Inconsistent procedures and practices create confusion and variable results. When different shifts follow different procedures, quality becomes unpredictable and improvement efforts founder.

Standardize core procedures across all shifts through documented standard work, regular audits to verify compliance consistent with manufacturing quality management principles, and visible management commitment to consistency over individual preferences.

Schedule fatigue and work-life balance issues affect retention and safety. Some shift patterns are inherently exhausting:too many consecutive days, insufficient recovery time between shift changes, or constantly rotating schedules that prevent stable routines.

Design schedules that provide adequate rest, respect circadian rhythms where possible, limit consecutive workdays to sustainable levels, and gather employee feedback on schedule impacts.

Building Sustainable 24/7 Operations

The best shift operations don't just function:they thrive through systematic management and continuous improvement.

This requires treating each shift as equally important and holding each to the same high standards. It demands investment in leadership development for all shift supervisors, not just day shift. It needs robust systems that enable consistent operations regardless of which shift is working.

Most fundamentally, it requires recognizing that shift work is challenging and supporting employees who do it. Competitive shift premiums, schedule predictability, opportunities for advancement, and genuine concern for work-life balance all contribute to attracting and retaining quality employees across all shifts.

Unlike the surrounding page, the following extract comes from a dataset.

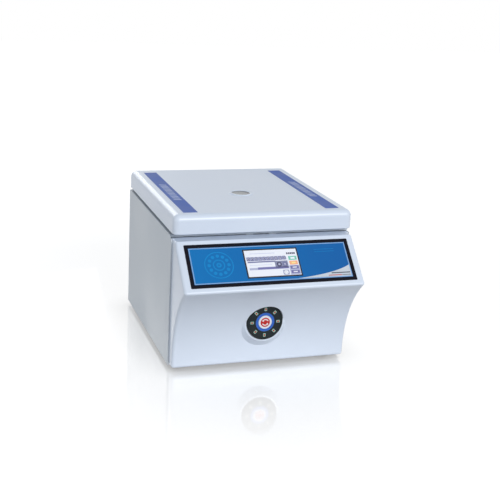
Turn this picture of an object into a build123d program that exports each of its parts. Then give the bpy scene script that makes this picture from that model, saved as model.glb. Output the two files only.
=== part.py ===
# Mini centrifuge: a bench-top box with a hinged lid, a tilted console and a jog dial.
# X runs to the viewer's right, Y to the back and Z up. The origin is on the table, midway
# between the console's lip and the lid's back face.
import os
from math import asin, cos, degrees, radians, sin, sqrt

from build123d import *

os.makedirs("parts", exist_ok=True)

# Cabinet and lid
BODY_WIDTH = 322.0
LID_SIDE_INSET = 1.0
LID_DEPTH = 351.0
LID_THICKNESS = 33.5
LID_EDGE_RADIUS = 11.0
LID_CORNER_RADIUS = 10.0
LID_HEM_RADIUS = 1.5
LID_GAP = 4.5
SIDE_HEIGHT = 230.0
BACK_INSET = 6.0
FOOT_HEIGHT = 7.0
SHEET = 2.0
MOULDING = 3.0
DECK_THICKNESS = 4.0

# Front moulding
FASCIA_SIDE_INSET = 2.5
CONSOLE_STEP = 5.0
CONSOLE_ANGLE = 43.1
CONSOLE_TOP_REACH = 5.9
TOE_REACH = 9.1
TOE_STRAIGHT = 10.7
LIP_RADIUS = 4.0
CHEEK_RADIUS = 5.0
CROWN_RADIUS = 2.5
SEAM_SETBACK = 10.0
LEDGE_DEPTH = 10.0
FLANGE = 12.0

# Console panel and display
FRAME_SIDE_MARGIN = 12.5
FRAME_END_MARGIN = 8.6
FRAME_BORDER = 6.5
FRAME_CORNER = 1.5
FRAME_RISE = 1.5
FRAME_PROUD = 0.8
FRAME_SEAT = 1.2
OVERLAY_PROUD = 0.2
PANEL_CLEARANCE = 0.1
SCREEN_WIDTH = 97.4
SCREEN_LENGTH = 54.8
SCREEN_SHIFT = 1.2
SCREEN_END_GAP = 6.8
SCREEN_PROUD = 0.5
MODULE_MARGIN = 5.0
MODULE_DEPTH = 7.0
BOARD_THICKNESS = 1.6
BOARD_MARGIN = 14.0
POST_RADIUS = 3.0
POST_MARGIN = 1.5

# Jog dial
DIAL_RADIUS = 32.2
DIAL_RISE = 2.0
DIAL_REACH = 26.0
DIAL_THICKNESS = 7.0
DIAL_PROUD = 3.0
DIAL_EDGE = 1.0
DIAL_FLOOR_GAP = 1.0
DIAL_GAP = 0.8
DIAL_RIM = 3.0
DIAL_GROOVE = 0.6
BOSS_FLARE = 16.5
RING_INSET = 15.4
RING_WIDTH = 4.6
RING_PROUD = 0.4
RING_THICKNESS = 1.4
CAP_CLEARANCE = 0.3
CAP_PROUD = 0.8
CAP_THICKNESS = 2.0
CAP_TRAVEL = 1.2
CAP_FLOOR_GAP = 0.4
DOT_MARGIN = 3.5
DOT_THICKNESS = 0.3
MARK_COUNT = 8
MARK_INSET = 8.6
MARK_LENGTH = 6.2
MARK_WIDTH = 4.4
MARK_CORNER = 0.8
MARK_THICKNESS = 0.3
LAMP_RADIUS = 1.3
ENCODER_SIZE = 16.0
ENCODER_DEPTH = 8.0
BUSH_RADIUS = 4.5
DIAL_SHAFT_RADIUS = 3.0
RUNNING_FIT = 0.05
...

Your equipment runs 24/7. Your customers expect consistent quality 24/7. Your safety obligations don't pause at 5 PM. Build shift operations that deliver excellence around the clock, not just during day shift.

The capacity and cost advantages of well-managed multi-shift operations are substantial. But they only materialize when you manage shifts as an integrated system with consistent standards, robust handoffs, appropriate support, and genuine commitment to excellence across all shifts.